= WHAT YOU ARE ASKED TO DO =
Below are records; state how many of their lines hold the word "piece", and give only the figure.
↓↓↓
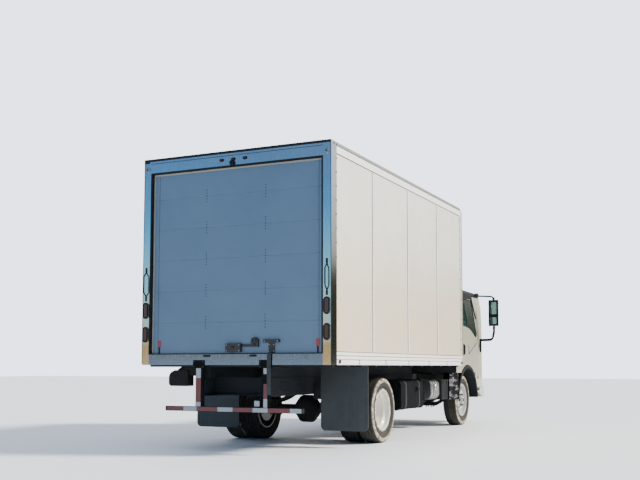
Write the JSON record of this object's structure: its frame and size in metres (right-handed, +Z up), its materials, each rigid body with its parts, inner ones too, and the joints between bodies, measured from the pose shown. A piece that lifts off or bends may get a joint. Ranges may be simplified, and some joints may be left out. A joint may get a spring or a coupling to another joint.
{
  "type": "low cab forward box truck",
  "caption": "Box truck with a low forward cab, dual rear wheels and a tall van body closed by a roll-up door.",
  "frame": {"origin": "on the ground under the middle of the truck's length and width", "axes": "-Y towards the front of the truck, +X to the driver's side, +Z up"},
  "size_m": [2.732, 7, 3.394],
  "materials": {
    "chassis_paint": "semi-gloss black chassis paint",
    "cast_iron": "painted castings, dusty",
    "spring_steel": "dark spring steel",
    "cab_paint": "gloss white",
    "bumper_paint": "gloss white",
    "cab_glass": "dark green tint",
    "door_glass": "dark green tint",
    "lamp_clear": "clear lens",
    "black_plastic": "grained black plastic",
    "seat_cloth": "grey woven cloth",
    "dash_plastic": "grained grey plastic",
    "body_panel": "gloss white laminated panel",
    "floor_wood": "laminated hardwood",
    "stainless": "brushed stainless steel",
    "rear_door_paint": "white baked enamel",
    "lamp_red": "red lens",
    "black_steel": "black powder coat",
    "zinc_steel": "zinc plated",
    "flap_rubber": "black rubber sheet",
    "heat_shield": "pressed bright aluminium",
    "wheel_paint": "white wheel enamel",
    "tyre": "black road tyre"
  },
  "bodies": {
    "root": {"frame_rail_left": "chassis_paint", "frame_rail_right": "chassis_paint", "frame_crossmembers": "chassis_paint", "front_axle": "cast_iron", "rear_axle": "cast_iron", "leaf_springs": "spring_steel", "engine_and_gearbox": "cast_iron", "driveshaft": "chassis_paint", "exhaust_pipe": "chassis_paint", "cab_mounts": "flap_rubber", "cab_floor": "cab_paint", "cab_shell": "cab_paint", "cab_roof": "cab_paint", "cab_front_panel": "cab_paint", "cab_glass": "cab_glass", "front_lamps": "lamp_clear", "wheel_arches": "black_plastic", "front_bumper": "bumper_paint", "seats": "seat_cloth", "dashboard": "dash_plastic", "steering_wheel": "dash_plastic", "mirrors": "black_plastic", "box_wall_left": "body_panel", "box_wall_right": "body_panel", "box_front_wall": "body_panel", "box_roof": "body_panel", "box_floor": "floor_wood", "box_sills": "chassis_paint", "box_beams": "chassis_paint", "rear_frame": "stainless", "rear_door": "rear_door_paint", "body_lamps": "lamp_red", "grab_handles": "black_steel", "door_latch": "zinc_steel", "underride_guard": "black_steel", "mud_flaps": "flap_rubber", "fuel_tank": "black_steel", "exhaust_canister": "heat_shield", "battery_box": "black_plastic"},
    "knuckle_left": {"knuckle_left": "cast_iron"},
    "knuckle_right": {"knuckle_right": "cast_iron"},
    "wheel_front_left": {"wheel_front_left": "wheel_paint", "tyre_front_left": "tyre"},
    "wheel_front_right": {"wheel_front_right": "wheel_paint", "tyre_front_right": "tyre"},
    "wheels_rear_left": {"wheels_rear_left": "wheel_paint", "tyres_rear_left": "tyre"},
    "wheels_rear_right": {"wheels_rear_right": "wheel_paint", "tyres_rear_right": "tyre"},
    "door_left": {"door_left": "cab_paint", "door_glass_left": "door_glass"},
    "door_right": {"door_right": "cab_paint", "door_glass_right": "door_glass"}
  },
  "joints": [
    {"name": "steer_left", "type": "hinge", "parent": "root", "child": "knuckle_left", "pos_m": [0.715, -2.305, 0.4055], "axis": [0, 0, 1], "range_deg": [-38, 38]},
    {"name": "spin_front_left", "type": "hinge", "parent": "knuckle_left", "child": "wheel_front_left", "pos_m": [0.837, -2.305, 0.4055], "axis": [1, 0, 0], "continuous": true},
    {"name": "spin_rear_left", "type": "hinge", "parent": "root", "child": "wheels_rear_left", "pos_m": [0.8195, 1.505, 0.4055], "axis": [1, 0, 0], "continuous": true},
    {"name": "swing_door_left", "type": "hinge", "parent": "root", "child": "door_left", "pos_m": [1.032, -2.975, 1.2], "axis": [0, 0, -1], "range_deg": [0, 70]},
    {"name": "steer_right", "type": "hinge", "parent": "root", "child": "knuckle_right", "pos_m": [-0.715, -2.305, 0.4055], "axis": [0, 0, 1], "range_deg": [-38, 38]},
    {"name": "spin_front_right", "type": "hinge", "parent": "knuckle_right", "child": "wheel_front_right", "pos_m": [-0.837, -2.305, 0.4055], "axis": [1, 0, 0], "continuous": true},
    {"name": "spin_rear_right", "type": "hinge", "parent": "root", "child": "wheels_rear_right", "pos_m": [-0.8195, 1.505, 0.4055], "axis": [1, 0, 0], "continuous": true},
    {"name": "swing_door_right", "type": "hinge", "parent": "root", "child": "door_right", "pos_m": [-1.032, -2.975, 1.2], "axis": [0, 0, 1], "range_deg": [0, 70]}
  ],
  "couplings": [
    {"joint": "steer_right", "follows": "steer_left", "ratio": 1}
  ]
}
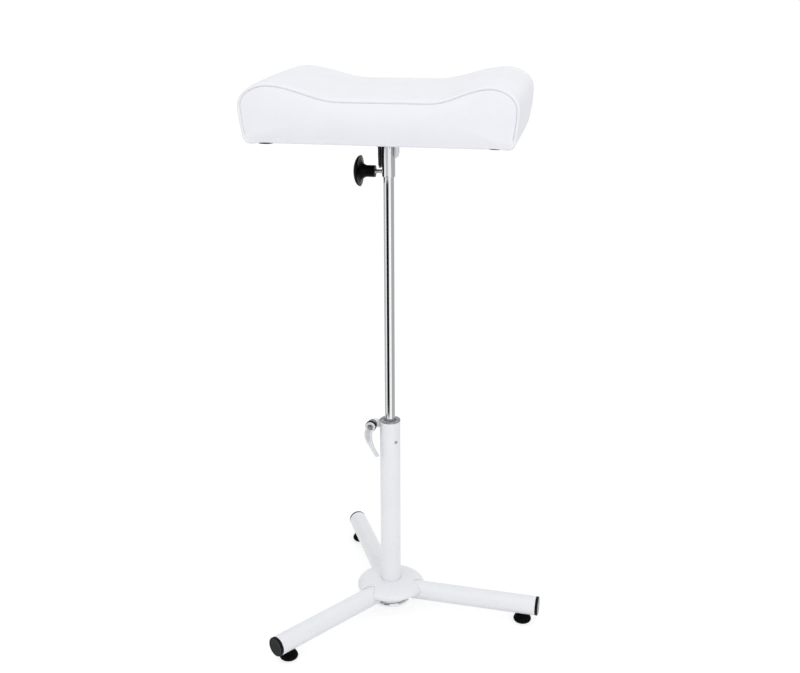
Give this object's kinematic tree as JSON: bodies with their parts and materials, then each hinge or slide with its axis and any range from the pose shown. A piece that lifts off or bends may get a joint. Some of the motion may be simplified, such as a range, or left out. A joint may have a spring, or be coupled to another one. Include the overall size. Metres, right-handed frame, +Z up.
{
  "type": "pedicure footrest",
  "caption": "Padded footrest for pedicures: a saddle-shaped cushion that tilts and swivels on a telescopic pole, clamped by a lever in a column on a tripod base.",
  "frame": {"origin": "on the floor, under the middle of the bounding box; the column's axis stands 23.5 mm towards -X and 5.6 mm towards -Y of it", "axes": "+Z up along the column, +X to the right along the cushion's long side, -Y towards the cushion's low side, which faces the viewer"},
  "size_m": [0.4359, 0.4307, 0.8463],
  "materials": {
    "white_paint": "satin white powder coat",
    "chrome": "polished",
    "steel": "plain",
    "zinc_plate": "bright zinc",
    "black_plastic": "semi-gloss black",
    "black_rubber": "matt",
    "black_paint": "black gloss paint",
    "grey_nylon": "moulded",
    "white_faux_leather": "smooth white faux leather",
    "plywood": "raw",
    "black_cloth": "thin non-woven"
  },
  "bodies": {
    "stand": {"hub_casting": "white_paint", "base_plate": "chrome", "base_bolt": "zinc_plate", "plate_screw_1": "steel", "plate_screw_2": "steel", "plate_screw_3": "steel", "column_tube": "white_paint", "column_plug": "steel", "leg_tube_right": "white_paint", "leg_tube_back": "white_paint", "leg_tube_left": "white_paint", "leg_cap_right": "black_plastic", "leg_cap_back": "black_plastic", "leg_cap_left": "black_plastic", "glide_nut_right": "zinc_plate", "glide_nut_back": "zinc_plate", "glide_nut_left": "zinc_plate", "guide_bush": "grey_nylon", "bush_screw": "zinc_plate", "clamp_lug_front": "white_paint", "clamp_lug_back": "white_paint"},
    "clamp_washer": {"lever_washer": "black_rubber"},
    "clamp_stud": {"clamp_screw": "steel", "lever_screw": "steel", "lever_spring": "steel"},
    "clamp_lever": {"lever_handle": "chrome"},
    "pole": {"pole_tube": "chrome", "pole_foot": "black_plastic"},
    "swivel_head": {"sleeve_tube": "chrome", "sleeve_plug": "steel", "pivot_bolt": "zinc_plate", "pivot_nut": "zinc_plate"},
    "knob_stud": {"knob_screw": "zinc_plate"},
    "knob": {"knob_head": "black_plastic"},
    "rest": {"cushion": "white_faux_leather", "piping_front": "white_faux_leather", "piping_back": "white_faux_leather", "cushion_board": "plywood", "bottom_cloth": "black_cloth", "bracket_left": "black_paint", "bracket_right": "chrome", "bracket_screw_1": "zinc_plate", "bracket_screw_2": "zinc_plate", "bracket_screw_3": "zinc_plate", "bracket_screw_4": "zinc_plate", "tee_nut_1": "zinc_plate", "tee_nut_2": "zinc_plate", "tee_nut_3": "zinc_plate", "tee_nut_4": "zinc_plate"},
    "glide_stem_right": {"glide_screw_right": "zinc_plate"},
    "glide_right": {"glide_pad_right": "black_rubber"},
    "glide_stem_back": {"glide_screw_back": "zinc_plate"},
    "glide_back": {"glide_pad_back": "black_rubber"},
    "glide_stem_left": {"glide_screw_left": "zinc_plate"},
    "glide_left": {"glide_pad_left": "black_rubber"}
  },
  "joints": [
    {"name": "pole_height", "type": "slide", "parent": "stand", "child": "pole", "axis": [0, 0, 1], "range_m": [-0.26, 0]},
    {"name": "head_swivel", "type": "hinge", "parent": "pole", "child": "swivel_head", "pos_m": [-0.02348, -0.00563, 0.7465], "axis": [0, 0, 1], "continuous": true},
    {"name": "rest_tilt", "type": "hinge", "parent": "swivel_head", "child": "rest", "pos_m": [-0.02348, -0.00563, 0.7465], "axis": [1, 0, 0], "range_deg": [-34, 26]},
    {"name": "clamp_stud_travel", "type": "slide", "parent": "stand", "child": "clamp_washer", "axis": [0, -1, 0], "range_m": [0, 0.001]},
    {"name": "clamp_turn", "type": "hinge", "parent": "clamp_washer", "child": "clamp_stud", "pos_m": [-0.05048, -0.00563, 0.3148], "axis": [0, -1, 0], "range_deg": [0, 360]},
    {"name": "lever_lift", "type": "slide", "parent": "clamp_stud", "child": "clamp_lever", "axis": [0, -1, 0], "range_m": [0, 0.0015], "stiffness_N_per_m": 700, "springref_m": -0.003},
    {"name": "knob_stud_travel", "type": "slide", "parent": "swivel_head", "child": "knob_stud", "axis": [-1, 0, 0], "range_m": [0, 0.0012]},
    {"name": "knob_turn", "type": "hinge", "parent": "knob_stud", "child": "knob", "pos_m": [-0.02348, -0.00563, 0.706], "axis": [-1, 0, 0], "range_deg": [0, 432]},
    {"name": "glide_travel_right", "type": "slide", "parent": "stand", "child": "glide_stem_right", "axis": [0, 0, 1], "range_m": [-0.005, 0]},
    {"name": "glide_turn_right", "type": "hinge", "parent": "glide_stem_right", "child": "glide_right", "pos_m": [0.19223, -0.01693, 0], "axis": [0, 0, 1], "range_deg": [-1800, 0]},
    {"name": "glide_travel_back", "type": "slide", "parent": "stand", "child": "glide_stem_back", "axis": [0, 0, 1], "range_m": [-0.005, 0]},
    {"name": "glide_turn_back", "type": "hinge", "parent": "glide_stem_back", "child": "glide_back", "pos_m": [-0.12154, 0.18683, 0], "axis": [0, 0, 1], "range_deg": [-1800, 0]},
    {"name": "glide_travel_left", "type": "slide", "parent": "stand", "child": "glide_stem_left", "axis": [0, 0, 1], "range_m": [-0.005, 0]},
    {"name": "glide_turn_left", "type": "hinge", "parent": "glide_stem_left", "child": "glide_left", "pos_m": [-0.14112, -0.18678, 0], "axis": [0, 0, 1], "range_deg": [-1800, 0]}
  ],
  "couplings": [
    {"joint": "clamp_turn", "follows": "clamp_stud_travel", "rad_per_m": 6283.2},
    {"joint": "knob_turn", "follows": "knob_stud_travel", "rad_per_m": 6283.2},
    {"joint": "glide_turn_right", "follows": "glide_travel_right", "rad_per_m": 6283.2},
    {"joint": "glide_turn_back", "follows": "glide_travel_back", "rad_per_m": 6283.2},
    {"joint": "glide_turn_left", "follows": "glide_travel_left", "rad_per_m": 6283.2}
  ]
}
↑↑↑
= COMPLETED EXERCISE =
2